WHAT TO WORK ON: Return verbatim everything from the first line through the line that contains "plate_side_margin = 3.0", and stop there.

SUPPLIED MATERIAL:
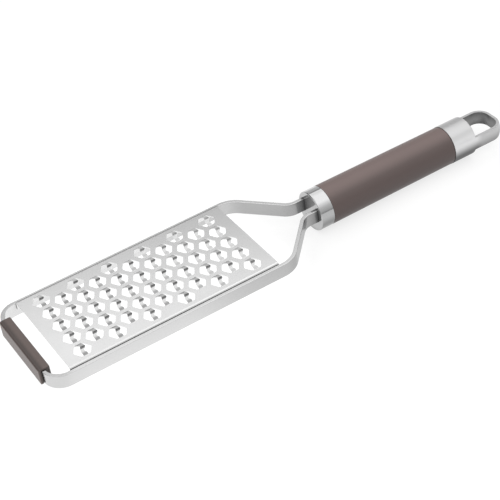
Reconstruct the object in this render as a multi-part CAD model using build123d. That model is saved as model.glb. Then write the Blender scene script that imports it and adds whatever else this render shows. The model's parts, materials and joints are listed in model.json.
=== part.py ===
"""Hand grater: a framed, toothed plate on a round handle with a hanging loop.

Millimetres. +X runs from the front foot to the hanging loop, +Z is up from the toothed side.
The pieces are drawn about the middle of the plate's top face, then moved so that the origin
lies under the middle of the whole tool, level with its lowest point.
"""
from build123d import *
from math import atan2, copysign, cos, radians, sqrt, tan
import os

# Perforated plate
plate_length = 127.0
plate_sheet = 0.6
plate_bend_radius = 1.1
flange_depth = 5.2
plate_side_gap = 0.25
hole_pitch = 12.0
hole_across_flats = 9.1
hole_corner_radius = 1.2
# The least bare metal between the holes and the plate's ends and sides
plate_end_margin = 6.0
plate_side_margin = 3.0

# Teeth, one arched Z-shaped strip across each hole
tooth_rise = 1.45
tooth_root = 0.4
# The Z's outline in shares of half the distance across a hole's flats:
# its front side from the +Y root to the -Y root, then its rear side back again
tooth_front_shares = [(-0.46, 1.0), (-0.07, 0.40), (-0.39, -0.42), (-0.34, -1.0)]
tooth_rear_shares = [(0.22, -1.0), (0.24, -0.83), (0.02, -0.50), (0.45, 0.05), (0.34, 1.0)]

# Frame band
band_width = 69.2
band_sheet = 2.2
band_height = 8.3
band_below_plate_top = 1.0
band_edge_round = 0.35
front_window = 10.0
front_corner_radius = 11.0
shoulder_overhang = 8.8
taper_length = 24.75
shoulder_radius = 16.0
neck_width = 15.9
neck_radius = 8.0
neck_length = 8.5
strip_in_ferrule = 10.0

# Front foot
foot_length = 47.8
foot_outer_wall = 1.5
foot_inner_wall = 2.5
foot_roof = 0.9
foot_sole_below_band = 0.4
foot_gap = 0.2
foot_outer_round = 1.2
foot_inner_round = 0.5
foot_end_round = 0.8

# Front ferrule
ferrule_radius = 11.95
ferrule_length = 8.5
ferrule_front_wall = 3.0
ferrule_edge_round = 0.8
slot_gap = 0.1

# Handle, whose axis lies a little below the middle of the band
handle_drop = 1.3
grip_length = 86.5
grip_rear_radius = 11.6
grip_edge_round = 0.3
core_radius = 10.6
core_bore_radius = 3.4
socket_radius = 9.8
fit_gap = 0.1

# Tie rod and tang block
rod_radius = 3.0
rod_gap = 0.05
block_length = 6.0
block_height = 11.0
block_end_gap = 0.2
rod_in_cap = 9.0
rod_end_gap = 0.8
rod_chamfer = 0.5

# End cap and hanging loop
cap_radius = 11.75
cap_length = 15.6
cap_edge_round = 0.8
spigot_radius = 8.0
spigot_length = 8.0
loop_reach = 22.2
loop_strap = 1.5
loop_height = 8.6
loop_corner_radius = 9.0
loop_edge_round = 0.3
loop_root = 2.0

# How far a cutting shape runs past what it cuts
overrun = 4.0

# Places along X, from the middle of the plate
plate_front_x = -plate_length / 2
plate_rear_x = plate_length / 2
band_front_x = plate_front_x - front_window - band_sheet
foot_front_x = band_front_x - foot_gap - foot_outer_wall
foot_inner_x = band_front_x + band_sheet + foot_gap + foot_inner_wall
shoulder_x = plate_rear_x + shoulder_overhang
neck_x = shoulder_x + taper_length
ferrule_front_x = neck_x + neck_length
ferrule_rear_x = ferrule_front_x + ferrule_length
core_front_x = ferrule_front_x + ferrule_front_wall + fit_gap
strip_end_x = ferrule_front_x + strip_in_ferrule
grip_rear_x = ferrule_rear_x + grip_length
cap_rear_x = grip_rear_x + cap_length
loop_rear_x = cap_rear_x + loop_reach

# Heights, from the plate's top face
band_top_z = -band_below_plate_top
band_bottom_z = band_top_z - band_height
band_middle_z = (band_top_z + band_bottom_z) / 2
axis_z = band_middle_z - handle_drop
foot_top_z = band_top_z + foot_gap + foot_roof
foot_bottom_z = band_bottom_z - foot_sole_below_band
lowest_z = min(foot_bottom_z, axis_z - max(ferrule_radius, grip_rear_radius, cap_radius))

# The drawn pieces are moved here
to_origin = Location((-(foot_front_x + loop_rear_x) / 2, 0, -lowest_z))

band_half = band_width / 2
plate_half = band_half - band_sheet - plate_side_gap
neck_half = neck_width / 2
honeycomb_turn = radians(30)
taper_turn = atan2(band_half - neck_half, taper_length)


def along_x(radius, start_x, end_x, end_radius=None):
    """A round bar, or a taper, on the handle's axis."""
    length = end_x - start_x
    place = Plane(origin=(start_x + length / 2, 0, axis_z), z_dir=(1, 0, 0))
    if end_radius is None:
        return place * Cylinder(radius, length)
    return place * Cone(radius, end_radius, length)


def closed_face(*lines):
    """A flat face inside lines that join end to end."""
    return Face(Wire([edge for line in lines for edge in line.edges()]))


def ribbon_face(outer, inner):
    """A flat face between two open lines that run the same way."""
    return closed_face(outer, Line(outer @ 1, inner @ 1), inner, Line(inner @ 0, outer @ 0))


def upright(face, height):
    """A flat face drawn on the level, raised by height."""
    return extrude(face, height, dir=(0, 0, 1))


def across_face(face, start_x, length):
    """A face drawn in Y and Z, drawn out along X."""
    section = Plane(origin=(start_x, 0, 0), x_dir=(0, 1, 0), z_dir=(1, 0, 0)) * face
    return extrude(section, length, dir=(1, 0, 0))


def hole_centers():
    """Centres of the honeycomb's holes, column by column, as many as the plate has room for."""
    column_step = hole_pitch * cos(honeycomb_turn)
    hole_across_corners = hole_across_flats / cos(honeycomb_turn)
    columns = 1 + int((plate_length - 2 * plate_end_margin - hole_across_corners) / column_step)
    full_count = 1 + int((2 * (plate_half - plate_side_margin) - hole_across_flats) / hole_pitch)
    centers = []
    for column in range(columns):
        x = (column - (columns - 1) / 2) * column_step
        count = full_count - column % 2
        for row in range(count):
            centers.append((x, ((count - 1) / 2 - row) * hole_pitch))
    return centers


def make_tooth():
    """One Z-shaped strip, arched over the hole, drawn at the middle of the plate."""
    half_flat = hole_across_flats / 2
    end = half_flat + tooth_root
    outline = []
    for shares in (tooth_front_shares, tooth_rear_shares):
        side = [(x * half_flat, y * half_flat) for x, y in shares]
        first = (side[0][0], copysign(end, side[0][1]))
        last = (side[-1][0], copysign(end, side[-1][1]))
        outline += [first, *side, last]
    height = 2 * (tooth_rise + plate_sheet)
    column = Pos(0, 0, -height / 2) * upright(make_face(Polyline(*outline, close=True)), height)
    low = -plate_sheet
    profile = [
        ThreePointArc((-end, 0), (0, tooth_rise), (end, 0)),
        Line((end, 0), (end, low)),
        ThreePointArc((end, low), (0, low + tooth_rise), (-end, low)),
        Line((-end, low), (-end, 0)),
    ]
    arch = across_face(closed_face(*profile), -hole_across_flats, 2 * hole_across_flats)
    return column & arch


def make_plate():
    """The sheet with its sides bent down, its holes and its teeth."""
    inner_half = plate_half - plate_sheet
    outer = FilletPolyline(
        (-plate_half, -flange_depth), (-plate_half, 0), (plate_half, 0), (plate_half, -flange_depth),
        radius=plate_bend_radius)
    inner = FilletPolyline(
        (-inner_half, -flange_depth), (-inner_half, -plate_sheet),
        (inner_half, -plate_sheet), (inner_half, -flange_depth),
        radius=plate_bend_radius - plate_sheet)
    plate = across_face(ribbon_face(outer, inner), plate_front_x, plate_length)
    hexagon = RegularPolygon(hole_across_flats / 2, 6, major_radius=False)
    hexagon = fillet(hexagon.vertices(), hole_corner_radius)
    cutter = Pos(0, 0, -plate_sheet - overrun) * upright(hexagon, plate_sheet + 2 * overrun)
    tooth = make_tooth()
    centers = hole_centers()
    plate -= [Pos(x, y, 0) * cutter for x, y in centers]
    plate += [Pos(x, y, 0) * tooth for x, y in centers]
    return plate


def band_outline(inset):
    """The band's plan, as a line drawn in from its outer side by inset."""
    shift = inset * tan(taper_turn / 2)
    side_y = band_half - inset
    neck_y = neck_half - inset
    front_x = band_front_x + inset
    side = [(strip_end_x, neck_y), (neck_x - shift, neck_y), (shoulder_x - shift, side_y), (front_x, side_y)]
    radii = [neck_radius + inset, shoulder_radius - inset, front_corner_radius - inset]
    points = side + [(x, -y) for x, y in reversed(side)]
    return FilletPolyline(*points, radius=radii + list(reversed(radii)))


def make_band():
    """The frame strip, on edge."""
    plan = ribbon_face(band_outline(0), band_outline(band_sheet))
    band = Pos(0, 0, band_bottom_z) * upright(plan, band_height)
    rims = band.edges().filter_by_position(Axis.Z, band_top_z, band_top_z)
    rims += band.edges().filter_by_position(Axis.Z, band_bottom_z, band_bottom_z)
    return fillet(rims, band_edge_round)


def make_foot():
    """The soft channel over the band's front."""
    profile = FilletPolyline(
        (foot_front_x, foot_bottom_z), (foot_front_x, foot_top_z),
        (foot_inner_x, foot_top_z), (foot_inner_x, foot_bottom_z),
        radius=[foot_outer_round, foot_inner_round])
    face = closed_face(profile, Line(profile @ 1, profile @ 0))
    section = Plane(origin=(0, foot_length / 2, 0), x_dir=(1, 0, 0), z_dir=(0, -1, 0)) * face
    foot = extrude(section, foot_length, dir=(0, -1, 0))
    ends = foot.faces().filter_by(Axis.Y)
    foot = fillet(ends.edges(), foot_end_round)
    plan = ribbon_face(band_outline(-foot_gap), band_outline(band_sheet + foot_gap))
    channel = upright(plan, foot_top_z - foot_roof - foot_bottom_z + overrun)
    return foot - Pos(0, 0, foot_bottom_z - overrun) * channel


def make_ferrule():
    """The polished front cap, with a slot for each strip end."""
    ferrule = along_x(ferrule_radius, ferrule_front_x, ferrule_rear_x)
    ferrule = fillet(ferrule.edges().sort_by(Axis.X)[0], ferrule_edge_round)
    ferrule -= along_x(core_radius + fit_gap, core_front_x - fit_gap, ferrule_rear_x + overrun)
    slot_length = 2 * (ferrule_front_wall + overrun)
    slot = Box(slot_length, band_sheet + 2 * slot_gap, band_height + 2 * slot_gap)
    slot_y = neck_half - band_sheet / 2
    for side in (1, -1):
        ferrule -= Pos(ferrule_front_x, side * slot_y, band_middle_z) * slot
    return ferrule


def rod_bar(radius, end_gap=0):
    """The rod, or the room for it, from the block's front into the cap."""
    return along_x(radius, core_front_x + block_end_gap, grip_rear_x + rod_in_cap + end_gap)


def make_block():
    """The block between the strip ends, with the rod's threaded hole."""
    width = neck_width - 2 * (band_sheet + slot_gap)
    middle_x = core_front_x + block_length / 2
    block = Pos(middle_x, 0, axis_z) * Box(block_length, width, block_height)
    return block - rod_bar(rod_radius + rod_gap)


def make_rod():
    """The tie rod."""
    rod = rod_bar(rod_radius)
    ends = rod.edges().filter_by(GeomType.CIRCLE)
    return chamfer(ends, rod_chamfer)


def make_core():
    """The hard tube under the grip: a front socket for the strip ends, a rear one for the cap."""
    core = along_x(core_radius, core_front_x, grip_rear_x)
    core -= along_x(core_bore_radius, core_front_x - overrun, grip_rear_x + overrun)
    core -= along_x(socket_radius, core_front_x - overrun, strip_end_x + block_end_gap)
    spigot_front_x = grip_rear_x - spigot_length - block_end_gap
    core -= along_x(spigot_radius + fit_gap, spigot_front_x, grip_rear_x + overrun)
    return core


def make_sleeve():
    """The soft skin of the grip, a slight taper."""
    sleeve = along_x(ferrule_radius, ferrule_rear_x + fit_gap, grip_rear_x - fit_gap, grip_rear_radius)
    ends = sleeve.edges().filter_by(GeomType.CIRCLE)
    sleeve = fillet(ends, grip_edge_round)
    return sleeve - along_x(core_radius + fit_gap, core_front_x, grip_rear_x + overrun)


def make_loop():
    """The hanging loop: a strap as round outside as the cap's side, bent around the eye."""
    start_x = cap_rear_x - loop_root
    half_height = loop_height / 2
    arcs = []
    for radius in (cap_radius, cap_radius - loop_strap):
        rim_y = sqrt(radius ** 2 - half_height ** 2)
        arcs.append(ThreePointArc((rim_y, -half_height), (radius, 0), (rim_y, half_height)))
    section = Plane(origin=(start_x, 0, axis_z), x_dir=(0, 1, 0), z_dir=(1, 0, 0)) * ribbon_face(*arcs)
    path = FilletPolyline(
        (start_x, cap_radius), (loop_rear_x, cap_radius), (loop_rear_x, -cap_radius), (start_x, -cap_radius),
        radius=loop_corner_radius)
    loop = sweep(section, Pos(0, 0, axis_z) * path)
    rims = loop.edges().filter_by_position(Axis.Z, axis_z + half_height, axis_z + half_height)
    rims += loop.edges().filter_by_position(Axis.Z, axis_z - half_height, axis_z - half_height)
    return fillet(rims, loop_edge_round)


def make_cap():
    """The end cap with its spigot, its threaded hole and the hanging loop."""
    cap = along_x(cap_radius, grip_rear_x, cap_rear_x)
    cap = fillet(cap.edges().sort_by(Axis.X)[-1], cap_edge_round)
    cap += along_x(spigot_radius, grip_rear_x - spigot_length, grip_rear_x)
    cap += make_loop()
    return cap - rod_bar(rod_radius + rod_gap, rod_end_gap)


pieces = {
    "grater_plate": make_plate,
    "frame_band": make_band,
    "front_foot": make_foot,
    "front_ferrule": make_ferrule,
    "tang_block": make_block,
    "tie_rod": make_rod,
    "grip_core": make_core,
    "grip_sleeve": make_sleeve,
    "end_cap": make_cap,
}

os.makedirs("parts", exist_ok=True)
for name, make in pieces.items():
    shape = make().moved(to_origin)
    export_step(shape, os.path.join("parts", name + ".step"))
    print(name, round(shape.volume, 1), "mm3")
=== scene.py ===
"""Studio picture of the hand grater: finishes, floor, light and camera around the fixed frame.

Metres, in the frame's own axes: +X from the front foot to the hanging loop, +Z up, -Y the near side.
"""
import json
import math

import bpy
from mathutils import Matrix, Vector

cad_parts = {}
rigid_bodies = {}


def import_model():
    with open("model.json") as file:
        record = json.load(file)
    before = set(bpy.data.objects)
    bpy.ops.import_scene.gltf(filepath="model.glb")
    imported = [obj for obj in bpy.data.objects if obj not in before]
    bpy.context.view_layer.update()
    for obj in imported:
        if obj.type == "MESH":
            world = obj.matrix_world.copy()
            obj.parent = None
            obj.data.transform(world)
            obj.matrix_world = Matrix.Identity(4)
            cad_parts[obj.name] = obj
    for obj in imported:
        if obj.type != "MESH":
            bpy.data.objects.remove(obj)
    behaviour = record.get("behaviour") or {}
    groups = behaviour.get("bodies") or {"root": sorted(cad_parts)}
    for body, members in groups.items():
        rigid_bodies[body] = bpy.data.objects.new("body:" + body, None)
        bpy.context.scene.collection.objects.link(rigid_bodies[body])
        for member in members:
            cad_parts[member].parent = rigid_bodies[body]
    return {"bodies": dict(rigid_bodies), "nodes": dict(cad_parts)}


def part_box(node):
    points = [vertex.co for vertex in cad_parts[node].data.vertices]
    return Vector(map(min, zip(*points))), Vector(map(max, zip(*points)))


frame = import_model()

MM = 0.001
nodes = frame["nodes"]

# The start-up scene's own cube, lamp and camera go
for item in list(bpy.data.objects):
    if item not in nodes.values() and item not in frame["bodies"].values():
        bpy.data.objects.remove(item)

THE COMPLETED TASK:
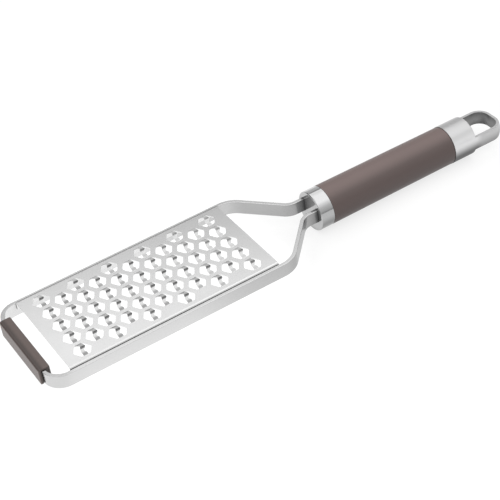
Reconstruct the object in this render as a multi-part CAD model using build123d. That model is saved as model.glb. Then write the Blender scene script that imports it and adds whatever else this render shows. The model's parts, materials and joints are listed in model.json.
=== part.py ===
"""Hand grater: a framed, toothed plate on a round handle with a hanging loop.

Millimetres. +X runs from the front foot to the hanging loop, +Z is up from the toothed side.
The pieces are drawn about the middle of the plate's top face, then moved so that the origin
lies under the middle of the whole tool, level with its lowest point.
"""
from build123d import *
from math import atan2, copysign, cos, radians, sqrt, tan
import os

# Perforated plate
plate_length = 127.0
plate_sheet = 0.6
plate_bend_radius = 1.1
flange_depth = 5.2
plate_side_gap = 0.25
hole_pitch = 12.0
hole_across_flats = 9.1
hole_corner_radius = 1.2
# The least bare metal between the holes and the plate's ends and sides
plate_end_margin = 6.0
plate_side_margin = 3.0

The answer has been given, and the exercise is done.